Crooked Bangs
II (Nervous Intent)
Reviewed by Alejandra Ramirez, Fri., May 19, 2017
Apropos of album art depicting a red-hued figure choking themselves under a white sheet, Crooked Bangs' II grabs you by the throat with an asphyxiating bludgeon and discordant mélange of distortion. Picking up where their eponymous 2012 debut left off, the Austin trio's lupine punk burrows down into dark catacombs as singer Leda Ginestra howls Frankenstein-like horrors. This time they're paired with fellow ATX scenester and Ghetto Ghouls drummer Ian Rundell, who fleshes out the Bangs' ballast of gothic punk noir in Phillip Gonzalez's tom-tom speed workouts and Sam Wendel's guitar progressions.
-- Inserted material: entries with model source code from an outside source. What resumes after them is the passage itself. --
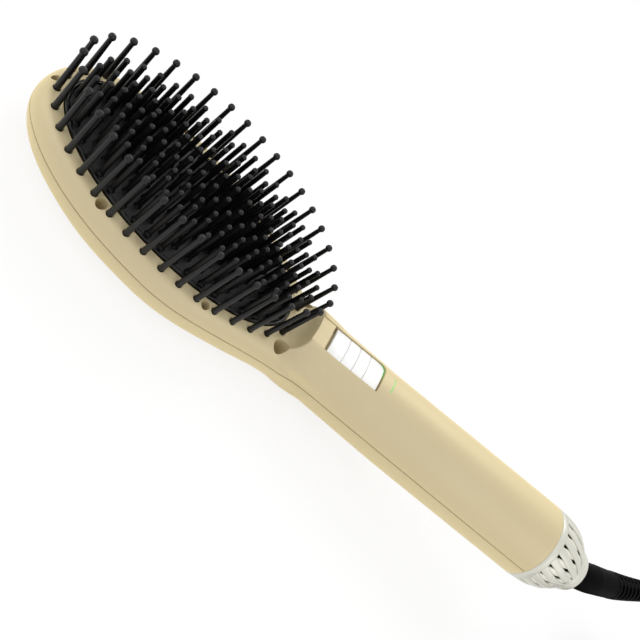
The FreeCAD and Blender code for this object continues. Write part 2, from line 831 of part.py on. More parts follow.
# ---------------------------------------------------------------- bent tubes
def arc_path(points):
    """Straight runs joined by tangent arcs, and the smallest arc radius."""
    edges = []
    at = points[0]
    radii = []
    for before, corner, after in zip(points, points[1:], points[2:]):
        back = (before - corner).normalize()
        ahead = (after - corner).normalize()
        half_turn = (math.pi - back.getAngle(ahead)) / 2
        run = min((before - corner).Length, (after - corner).Length)
        cut = 0.45 * run
        radii.append(cut / math.tan(half_turn))
        start = corner + back * cut
        end = corner + ahead * cut
        bisector = (back + ahead).normalize()
        middle = corner + bisector * (radii[-1] / math.cos(half_turn) - radii[-1])
        edges.append(Part.LineSegment(at, start).toShape())
        edges.append(Part.Arc(start, middle, end).toShape())
        at = end
    edges.append(Part.LineSegment(at, points[-1]).toShape())
    return Part.Wire(edges), radii


def path_stations(path):
    """Points and directions along a path: both ends of each edge, and inside arcs."""
    stations = []
    for edge in path.OrderedEdges:
        shares = (0.0,) if isinstance(edge.Curve, Part.Line) else (0.0, 1 / 3, 2 / 3)
        for share in shares:
            at = edge.FirstParameter + share * (edge.LastParameter - edge.FirstParameter)
            stations.append((edge.valueAt(at), edge.tangentAt(at)))
    stations.append((edge.valueAt(edge.LastParameter), edge.tangentAt(edge.LastParameter)))
    return stations


def tube(points, radius, label, sides=6):
    """Faceted tube: each corner slides along the chord to the next square plane."""
    path, radii = arc_path(points)
    stations = path_stations(path)
    loops = [faceted_ring(stations[0][0], stations[0][1], radius, sides)]
    for (near, _), (far, ahead) in zip(stations, stations[1:]):
        chord = (far - near).normalize()
        loops.append([corner + chord * ((far - corner).dot(ahead) / chord.dot(ahead))
                      for corner in loops[-1]])
    solid = facet_loft(loops)
    ideal = Part.Face(polygon(loops[0])).Area * path.Length
    print(f"{label}: length {path.Length:.0f}, smallest radius {min(radii):.1f}, "
          f"volume ratio {solid.Volume / ideal:.3f}")
    return solid


def from_handle(x, y, z):
    return HANDLE.multVec(Vector(x, y, z))


def from_head(x, y, z):
    return HEAD.multVec(Vector(x, y, z))


def make_hoses(tank_end, pump_start, port_z, chamber_half):
    side = -12.0
    feed = [from_handle(pump_start - 0.1, -5.6, -5.0), from_handle(pump_start - 7, -5.6, -5.0),
            from_handle(pump_start - 13.5, -11.8, -4.0), from_handle(pump_start - 24, side, -2.0),
            from_handle(144, side - 0.1, 0.0),
            from_handle(121, side + 0.6, 0.0), from_handle(99, -10.6, 0.0),
            from_handle(80, -9.6, -1.0), from_head(60, -8.0, port_z - 1.0),
            from_head(43, -6.2, port_z), from_head(chamber_half + 0.1, -6.0, port_z)]
    feature("feed_hose", tube(feed, size("hose_radius"), "feed_hose"), Placement())
    tank_hose = rod(size("hose_radius"), pump_start - tank_end - 0.2, Vector(tank_end + 0.1, 6.4, -5),
                    ALONG, 6)
    feature("tank_hose", tank_hose, HANDLE)


def make_wires(bar_middle, bar_end):
    """Two insulated leads: board to heating bars, and board to the cord clamp."""
    radius = 1.3
    sides = 4
    board_low = size("board_height")
    heater = [from_handle(size("board_start") + 3, 6.0, board_low - 0.1),
              from_handle(size("board_start") + 3, 6.0, board_low - 8),
              from_handle(size("board_start") - 5, 6.0, board_low - 14),
              from_head(50, 6.0, bar_middle), from_head(bar_end + 0.1, 6.0, bar_middle)]
    feature("heater_wires", tube(heater, radius, "heater_wires", sides), Placement())
    over_board = board_low + size("board_thickness") + radius
    mains = [from_handle(117, 6.5, over_board), from_handle(136, 6.2, over_board + 0.6),
             from_handle(160, 6.0, over_board + 0.4), from_handle(180, 5.4, over_board - 1.0),
             from_handle(189, 3.6, 6.6), from_handle(CLAMP_START - 4, 1.4, 2.4),
             from_handle(CLAMP_START - 0.1, 1.4, 2.4)]
    feature("mains_wires", tube(mains, radius, "mains_wires", sides), Placement())


# ---------------------------------------------------------------- tail cap
def cap_share(station):
    return (station - SHELL_END) / (CAP_END - SHELL_END)


def cap_point(station, turn, drop):
    """A point of the cap's domed surface, sunk by drop towards the axis."""
    bulge = 1 - min(max(cap_share(station), 0.0), 1.0) ** 2
    height = size("grip_top") if math.cos(turn) > 0 else size("grip_bottom")
    across = RING_R + (size("grip_half_width") - RING_R) * bulge - drop
    up = RING_R + (height - RING_R) * bulge - drop
    return Vector(station, -across * math.sin(turn), up * math.cos(turn))


def cap_section(station, drop):
    count = 2 * int(size("lattice_ribs"))
    return [cap_point(station, 2 * math.pi * i / count, drop) for i in range(count)]


def cap_band(start, end, drop, thickness):
    """A ring of the domed surface between two stations."""
    outer = facet_loft([cap_section(x, drop) for x in (start, end)])
    inner = facet_loft([cap_section(x, drop + thickness) for x in (start - 1, end + 1)])
    return outer.cut(inner)


def lattice_rib(number, lean, drop, thickness, start, end, steps=3):
    """One slanted rib of the woven cap, as a ribbon of flat-sided lengths."""
    spacing = 360.0 / size("lattice_ribs")
    half = math.radians(size("rib_half_angle"))
    loops = []
    for i in range(steps + 1):
        station = start + (end - start) * i / steps
        twist = lean * size("lattice_twist") * (cap_share(station) - size("lattice_phase"))
        turn = math.radians(11.5 + number * spacing + twist)
        corners = [(turn - half, drop), (turn + half, drop),
                   (turn + half, drop + thickness), (turn - half, drop + thickness)]
        loops.append([cap_point(station, a, d) for a, d in corners])
    return facet_loft(loops)


def make_tail_cap():
    thickness = size("rib_thickness")
    first = SHELL_END + size("cap_ring_length")
    last = CAP_END - size("end_ring_length")
    numbers = range(int(size("lattice_ribs")))
    into_ring = 0.5
    ribs = [lattice_rib(i, 1, 0.05, thickness, first - into_ring, last + into_ring) for i in numbers]
    wide_ring = cap_band(SHELL_END + 0.15, first, 0, 2 * thickness)
    small_ring = cap_band(last, CAP_END, 0, RING_R - size("sleeve_radius") - GAP)
    feature("tail_cap", wide_ring.multiFuse([small_ring] + ribs), HANDLE)
    drop = thickness + size("lattice_gap")
    hoop = cap_band(last - 1.3, last - 0.1, drop - 0.1, 1.4)
    ribs = [lattice_rib(i, -1, drop, thickness - 0.3, first + 0.1, last - 0.6, 2) for i in numbers]
    feature("tail_basket", hoop.multiFuse(ribs), HANDLE)


CLAMP_START = 199.6


def make_tail_insides():
    """Insert that plugs the tail: rim, bulkhead and the tube behind the lattice."""
    bulkhead = 2.0
    start = CLAMP_START + 4.0
    end = SHELL_END
    inset = WALL + GAP
    rim = facet_loft([oval(x, inset, 18) for x in (start, end)])
    room = facet_loft([oval(x, inset + 2, 18) for x in (start + bulkhead, end + 3)])
    core = rod(size("sleeve_radius") + 1.6, CAP_END - 3 - start, Vector(start, 0, 0), ALONG, 16)
    seat = rod(size("sleeve_radius") + 0.2, 60, Vector(SHELL_END + 4, 0, 0), ALONG, 16)
    lead = rod(size("cord_radius") + 0.2, 60, Vector(start - 1, 0, 0), ALONG)
    feature("tail_insert", rim.cut(room).fuse(core).cut(seat).cut(lead), HANDLE)
    clamp = box_between((CLAMP_START, -9, -4.5), (start, 9, 4.5))
    feature("cord_clamp", clamp, HANDLE)
    screws = []
    for side in (-6.5, 6.5):
        screws.append(rod(1.8, 1.2, Vector(CLAMP_START - 1.25, side, 0), ALONG))
    feature("clamp_screws", Part.Compound(screws), HANDLE)


# ---------------------------------------------------------------- cord
def sleeve_line():
    """Centre line of the strain relief: out along the axis, then one bend."""
    start = from_handle(SHELL_END + 4.1, 0, 0)
    turn = from_handle(CAP_END + 4, 0, 0)
    side = math.radians(26.0)
    rise = math.radians(6.0)
    away = Vector(math.cos(side) * math.cos(rise), math.sin(side) * math.cos(rise), math.sin(rise))
    return start, turn, turn + away * 54.0, away


def make_strain_relief():
    start, turn, end, away = sleeve_line()
    ahead = (turn - start).normalize()
    bend = 10.0
    first = turn - ahead * bend
    last = turn + away * bend
    line = [(start, ahead), (first, ahead)]
    for share in (0.25, 0.5, 0.75):
        spot = first * (1 - share) ** 2 + turn * 2 * share * (1 - share) + last * share ** 2
        line.append((spot, (ahead * (1 - share) + away * share).normalize()))
    line += [(last, away), (turn + away * 30.0, away), (end, away)]
    wide = size("sleeve_radius")
    radii = [wide] * 5 + [wide - 0.2, wide - 0.6, size("sleeve_end_radius")]
    loops = [faceted_ring(spot, direction, r, 16) for (spot, direction), r in zip(line, radii)]
    feature("strain_relief", facet_loft(loops), Placement())


COIL_CENTRE = Vector(257, -16, 0)


def cord_route():
    """Out of the sleeve, down in one sweep and level into the coil."""
    _, _, end, away = sleeve_line()
    rest = size("cord_radius") + 0.2
    entry = COIL_CENTRE.x + size("coil_mean_radius") + size("coil_half_width") - size("cord_radius")
    return [end, end + away * 14, Vector(228, 40, 53), Vector(253, 48, 37), Vector(270, 46, 25),
            Vector(281.5, 38.5, 15.5), Vector(290.8, 26, 8), Vector(entry, 10.5, rest),
            Vector(entry, -5, rest)]


def make_cord():
    feature("cord_tube", tube(cord_route(), size("cord_radius"), "cord_tube", 8), Placement())
    mean = size("coil_mean_radius")
    half = size("coil_half_width")
    high = size("coil_height")
    ring = rod(mean + half, high, COIL_CENTRE, UP, 36)
    ring = ring.cut(rod(mean - half, high + 2, COIL_CENTRE - UP, UP, 36))
    entry = cord_route()[-1]
    entry_notch = box_between((entry.x - 5, entry.y, -1), (entry.x + 12, entry.y + 40, 7.5))
    plug_y = COIL_CENTRE.y - mean - half + size("cord_radius")
    plug_notch = box_between((COIL_CENTRE.x - 40, plug_y - 10, -1),
                             (COIL_CENTRE.x - 12, plug_y + 5.3, high + 1))
    feature("cord_coil", ring.cut(entry_notch).cut(plug_notch), Placement())
    make_plug(Vector(COIL_CENTRE.x - 12, plug_y, size("plug_thickness") / 2))


def make_plug(rear):
    """Moulded two-blade plug that points along -X from its nub at rear."""
    nub_length = 24.0
    nub = facet_loft([faceted_ring(rear - ALONG * reach, ALONG, radius, 12)
                      for reach, radius in ((0.05, 3.2), (nub_length + 0.5, 5.0))])
    front = rear.x - nub_length - size("plug_length")
    half_width = size("plug_width") / 2
    half_thick = size("plug_thickness") / 2
    body = box_between((front, rear.y - half_width, rear.z - half_thick),
                       (rear.x - nub_length, rear.y + half_width, rear.z + half_thick))
    corner_edges = [e for e in body.Edges if e.BoundBox.XLength > size("plug_length") - 0.1]
    body = body.makeChamfer(3.0, corner_edges)
    feature("plug_body", body.fuse(nub), Placement())
    blades = []
    for side in (-0.5, 0.5):
        y = rear.y + side * size("blade_spacing")
        blades.append(box_between((front - size("blade_length"), y - size("blade_thickness") / 2,
                                   rear.z - size("blade_width") / 2),
                                  (front, y + size("blade_thickness") / 2,
                                   rear.z + size("blade_width") / 2)))
    feature("plug_blades", Part.Compound(blades), Placement())


# ---------------------------------------------------------------- build
def build():
    outer = outer_body()
    cavity = inner_room()
    port_z, chamber_half, chamber_low, bar_middle, bar_end = make_heater_stack()
    make_front_shell(outer, cavity)
    make_back_shell(outer, cavity, chamber_low)
    make_rim_comb()
    make_bristle_plate()
    make_plate_frame()
    make_keys()
    make_electronics()
    tank_end, pump_start = make_water_side()
    make_hoses(tank_end, pump_start, port_z, chamber_half)
    make_wires(bar_middle, bar_end)
    make_screws()
    make_board_screws()
    make_tail_cap()
    make_tail_insides()
    make_strain_relief()
    make_cord()


build()
doc.recompute()

for obj in doc.Objects:
    if "Invalid" in obj.State or "Error" in obj.State:
        raise RuntimeError(f"{obj.Label} failed to compute")
for label, obj in NODES.items():
    if obj.Shape.isNull() or not obj.Shape.isValid():
        raise RuntimeError(f"{label} has no valid shape")

os.makedirs("parts", exist_ok=True)
for label, obj in NODES.items():
    obj.Shape.exportStep(f"parts/{label}.step")
print(f"{len(NODES)} pieces written")
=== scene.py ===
import math

import bpy
import numpy as np
from mathutils import Matrix, Vector


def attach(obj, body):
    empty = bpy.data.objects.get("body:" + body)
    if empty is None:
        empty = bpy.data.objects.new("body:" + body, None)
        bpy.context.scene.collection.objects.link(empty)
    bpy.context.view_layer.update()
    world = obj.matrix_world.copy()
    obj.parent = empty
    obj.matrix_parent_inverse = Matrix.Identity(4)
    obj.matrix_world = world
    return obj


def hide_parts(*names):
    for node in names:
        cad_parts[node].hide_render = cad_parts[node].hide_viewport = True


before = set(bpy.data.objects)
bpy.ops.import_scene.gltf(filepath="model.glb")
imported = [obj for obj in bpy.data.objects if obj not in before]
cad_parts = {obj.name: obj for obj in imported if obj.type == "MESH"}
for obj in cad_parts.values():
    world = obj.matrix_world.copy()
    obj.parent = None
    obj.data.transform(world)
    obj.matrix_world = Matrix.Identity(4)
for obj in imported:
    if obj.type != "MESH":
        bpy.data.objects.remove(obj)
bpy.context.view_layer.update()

bl_info = {
    "name": "Steam hair straightener brush",
    "version": (1, 0, 0),
    "blender": (4, 5, 0),
    "location": "3D View > Sidebar > Brush",
    "description": "Dresses the steam brush: shells, bristles, keys, woven tail cap and cord",
    "category": "Object",
}

# The brush lies along +X from head to tail with its bristles up. Two local frames are
# used: the head's, with its origin in the rim plane, and the handle's, (station along the
# axis, side, height over the axis), which is pitched up from the head.
MM = 0.001

# Head: the bristle field is an egg, with the shoulder round it down to the seam, and the
# inner pins stand in rings from an inset on, their tips a drop lower than the rim's
HEAD_ORIGIN = np.array([-82.75, 0.0, 24.0]) * MM
FIELD_X = 60.0 * MM
FIELD_Y = 30.5 * MM
SHOULDER = 4.8 * MM
BACK_INSET = 20.0 * MM
HEAD_TIP = FIELD_X + SHOULDER
HEAD_Y = FIELD_Y + SHOULDER
SEAM = -8.0 * MM
BACK = -24.0 * MM
NECK = 84.0 * MM
NECK_ROUND = 12.0 * MM
NECK_HALF = 15.6 * MM
HEAD_HALF_LENGTH = (HEAD_TIP + NECK + NECK_ROUND) / 2
HEAD_MIDDLE = HEAD_HALF_LENGTH - HEAD_TIP
OPENING = 3.3 * MM
RIM_UNDERSIDE = -2.2 * MM
RIM_PIN_COUNT = 36
CORE_RINGS = 5
CORE_INSET = 6.6 * MM
CORE_STEP = 5.0 * MM
CORE_PITCH = 6.3 * MM
CORE_DROP = 3.6 * MM
PLATE_TOP = 0.4 * MM

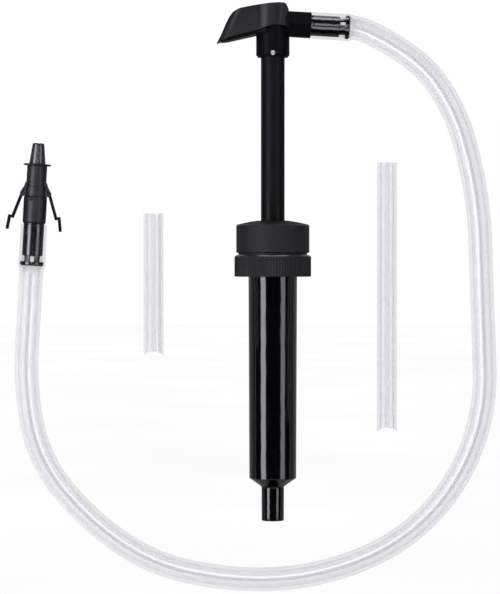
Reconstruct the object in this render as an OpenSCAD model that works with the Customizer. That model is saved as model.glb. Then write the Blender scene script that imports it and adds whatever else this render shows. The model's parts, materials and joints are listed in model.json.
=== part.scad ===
// Hand fluid transfer pump for a 38 mm bottle neck.
// A palm head on a hollow plunger rod drives a piston in a barrel that hangs inside the bottle.
// Oil leaves through the side spout, a long clear hose and a slim quick-fit adapter.
// Frame: Z up along the pump axis, X towards the spout, origin on the bottle-neck seat.

/* [Plunger] */
// Outside diameter of the hollow plunger rod
rod_d = 14.5; // [14:0.1:14.8]
// Diameter of the collar below the palm head
collar_d = 20.4; // [19.8:0.1:20.4]
// Wire thickness of the return spring
spring_wire = 1.2; // [0.8:0.1:1.4]

/* [Closure] */
// Outside diameter of the upper cap
cap_d = 44.8; // [43:0.2:46]
// Outside diameter of the knurled bottle ring
ring_d = 47; // [46:0.2:50]
// Number of knurl teeth round the bottle ring
ring_knurls = 84; // [48:4:96]
// Number of grip scallops along the lower edge of the cap
cap_scallops = 24; // [12:4:32]

/* [Barrel] */
// Outside diameter of the barrel below the flange
barrel_top_d = 29.8; // [29.2:0.1:29.8]
// Outside diameter of the barrel above its bottom cone
barrel_low_d = 28.7; // [27.8:0.1:28.8]
// Inside diameter of the socket that takes a dip tube
socket_d = 12.06; // [12.02:0.02:12.1]

/* [Hose and tubes] */
// Outside diameter of the clear hose
hose_d = 14.6; // [13.6:0.2:14.8]
// Inside diameter of the clear hose
hose_bore_d = 10.6; // [9.6:0.2:11]
// Outside diameter of the two dip tubes
tube_d = 12; // [11.8:0.05:12]
// Inside diameter of the two dip tubes
tube_bore_d = 9; // [8:0.25:9.5]
// Length of the short dip tube
short_tube_l = 85.5; // [60:0.5:100]
// Length of the long dip tube
long_tube_l = 162; // [120:1:180]
// How far in front of the pump the two spare tubes lie
tube_front = 22; // [22:1:60]

/* [Adapter] */
// Diameter of the slim nozzle at its mouth
tip_d = 7.2; // [6.4:0.2:8]
// Diameter of the rubber sealing disc
disc_d = 17; // [15:0.5:19]
// Lean of the two release arms away from the adapter body, in degrees
arm_lean = 18.5; // [16:0.5:22]

/* [Hidden] */
$fn = 96;
eps = 0.02;
far = 60;
run_gap = 0.05;

// Heights along the pump axis
seat_z = 0;
gasket_t = 1.19;
flange_z = 1.2;
flange_t = 1.6;
lip_z = 2.85;
ring_top_z = 4.3;
ring_low_z = -8.9;
cap_low_z = 4.4;
cap_rim_z = 5.6;
cap_edge_z = 22.4;
cap_top_z = 23;
neck_top_z = 15;
barrel_low_z = -132.2;
cone_low_z = -137.2;
nipple_low_z = -158.3;
collar_low_z = 125.2;
head_boss_z = 152.2;
spout_z = 146.05;
spout_droop = 3.2;
rod_top_z = 140;
screw_z = 127.3;

// Radii shared between neighbours
rod_r = rod_d / 2;
collar_r = collar_d / 2;
bore_r = 12.3;
neck_r = 17;
flange_r = 18.8;
piston_r = 12.15;
rod_end_r = 5;
rod_step_z = 8;
rod_low_z = -4.05;
valve_bore_r = 4;
floor_z = -128;
cage_base_t = 1.5;
spring_low_z = floor_z + cage_base_t;
spring_top_z = -4;
spring_turns = 15;
spring_r = 10;

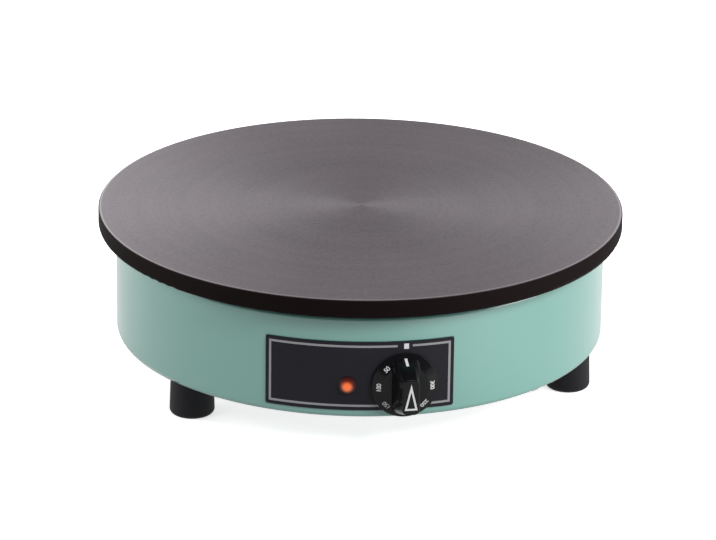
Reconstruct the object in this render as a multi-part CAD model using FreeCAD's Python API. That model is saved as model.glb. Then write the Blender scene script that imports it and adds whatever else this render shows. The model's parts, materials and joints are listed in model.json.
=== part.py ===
import FreeCAD, Part
import math
import os

# Electric crepe griddle: a turned cast-iron plate on a round enamelled body with three feet.
# Millimetres. +Z is up, the counter is z = 0, the front with the control panel faces -Y.
# Azimuths are degrees from the front, growing towards +X.

V = FreeCAD.Vector
UP = V(0, 0, 1)
full_turn = 360.0

# Griddle plate
plate_diameter = 400.0
plate_thickness = 15.0
plate_top_chamfer = 1.0
plate_bottom_round = 4.0
element_seat_depth = 1.0
locating_ring_width = 2.5
locating_ring_gap = 1.2
locating_ring_overlap = 2.0
support_boss_diameter = 15.0
support_boss_height = 10.0

# Body shell and its base
foot_height = 28.0
body_diameter = 372.8
body_height = 79.5
sheet = 1.5
plate_gap = 3.5
top_edge_round = 3.5
bottom_edge_round = 4.0
base_thickness = 1.2
base_margin = 11.0
base_foot_gap = 1.4
base_fixings = 6
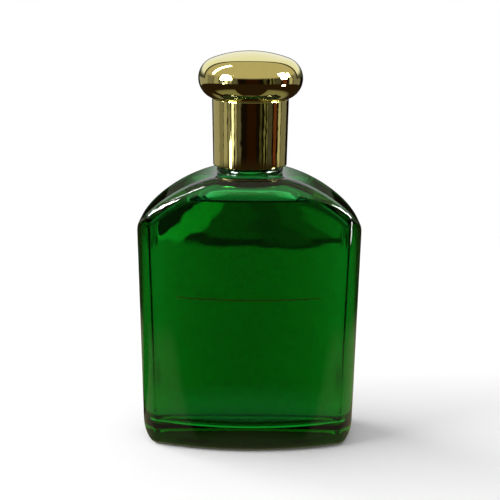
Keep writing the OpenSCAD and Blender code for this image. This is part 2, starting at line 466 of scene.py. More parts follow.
def arc(cx: float, cz: float, r: float, start: float, end: float, step: float = 4.0) -> list[tuple[float, float]]:
    """Points on an arc of a profile.

    Args:
        cx: centre's distance from the axis.
        cz: centre's height.
        r: radius.
        start: first angle in degrees, from straight out towards up.
        end: last angle in degrees.
        step: degrees between points.

    Returns:
        The arc's points.
    """
    steps = max(2, math.ceil(abs(end - start) / step))
    angles = [math.radians(start + (end - start) * k / steps) for k in range(steps + 1)]
    return [(cx + r * math.cos(a), cz + r * math.sin(a)) for a in angles]


def dress(obj: bpy.types.Object, material: bpy.types.Material, body: Body,
          replaced: str | None = None) -> None:
    """Gives a finished piece its material and its place in the frame.

    Args:
        obj: the piece, at the origin.
        material: its material.
        body: the body that it rides on.
        replaced: the CAD node that it stands for.
    """
    obj.data.materials.clear()
    obj.data.materials.append(material)
    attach(obj, body.value)
    if replaced:
        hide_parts(replaced)
    log.info("%s: %d faces, rides on %s", obj.name, len(obj.data.polygons), body.value)


def grown(obj_name: str, group: bpy.types.NodeTree, inputs: dict[str, float | tuple],
          start: bpy.types.Mesh | None = None) -> bpy.types.Object:
    """Runs a Geometry Nodes tree and keeps its result as a plain mesh.

    Args:
        obj_name: name of the new object.
        group: the node tree.
        inputs: value of each named input.
        start: the mesh that it works on, if it needs one.

    Returns:
        The mesh object, with no modifier left.
    """
    seed_mesh = start or bpy.data.meshes.new(obj_name + "_start")
    carrier = bpy.data.objects.new(obj_name + "_carrier", seed_mesh)
    bpy.context.scene.collection.objects.link(carrier)
    modifier = carrier.modifiers.new("grow", "NODES")
    modifier.node_group = group
    for item in group.interface.items_tree:
        if item.item_type == "SOCKET" and item.in_out == "INPUT" and item.name in inputs:
            modifier[item.identifier] = inputs[item.name]
    evaluated = carrier.evaluated_get(bpy.context.evaluated_depsgraph_get())
    mesh = bpy.data.meshes.new_from_object(evaluated)
    mesh.name = obj_name
    bpy.data.objects.remove(carrier)
    obj = bpy.data.objects.new(obj_name, mesh)
    bpy.context.scene.collection.objects.link(obj)
    return obj


def shape_tree(name: str, **inputs: str) -> tuple[bpy.types.NodeTree, dict[str, bpy.types.NodeSocket]]:
    """Starts a Geometry Nodes tree that makes a shape from named sizes.

    Args:
        name: the tree's name.
        **inputs: each input's name, with _ for a space, and its kind.

    Returns:
        The tree and its inputs by name.
    """
    tree = bpy.data.node_groups.new(name, "GeometryNodeTree")
    for key, kind in inputs.items():
        tree.interface.new_socket(key.replace("_", " "), in_out="INPUT", socket_type="NodeSocket" + kind)
    tree.interface.new_socket("Geometry", in_out="OUTPUT", socket_type="NodeSocketGeometry")
    given = add(tree, "NodeGroupInput")
    return tree, {key: given.outputs[key.replace("_", " ")] for key in inputs}


def end_shape(tree: bpy.types.NodeTree, shape: bpy.types.Node, material: str) -> bpy.types.NodeTree:
    """Ends a shape's tree in real faces with a material.

    Args:
        tree: the tree.
        shape: the node that gives the shape.
        material: the material's name.

    Returns:
        The finished tree.
    """
    real = add(tree, "GeometryNodeRealizeInstances", {0: shape})
    finish = add(tree, "GeometryNodeSetMaterial", {"Geometry": real, "Material": bpy.data.materials[material]})
    add(tree, "NodeGroupOutput", {0: finish})
    return tree


def join(target: bpy.types.Object, other: bpy.types.Object) -> None:
    """Adds one object's mesh to another's and removes it.

    Args:
        target: the object that stays.
        other: the object whose faces it takes.
    """
    with bpy.context.temp_override(active_object=target, object=target,
                                   selected_editable_objects=[target, other]):
        bpy.ops.object.join()


# ---------- the flask ----------


def smooth(share: np.ndarray) -> np.ndarray:
    """Eases a share from 0 to 1, level at both ends."""
    held = np.clip(share, 0, 1)
    return held * held * (3 - 2 * held)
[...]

Ginestra relates a hell of lofty, dark castles, flesh pacts, and blood as "Interlude" quickens the pace of industrial-smeared feedback, and "Le Phenix" and "Rabbit Hole" barrel down a back-alley of rot and decay. Guttural heaves and cacophonous screeches, she eventually morphs into a wolf, teeth gnashed with a low-registered growl as "We Are Gold" prods with a hypnotic drone until revving up into a breakneck slosh of fuzz. Amidst ferocious drum work and slit-throat instrumentation, Crooked Bangs' II grips the jugular vise-like and never lets go.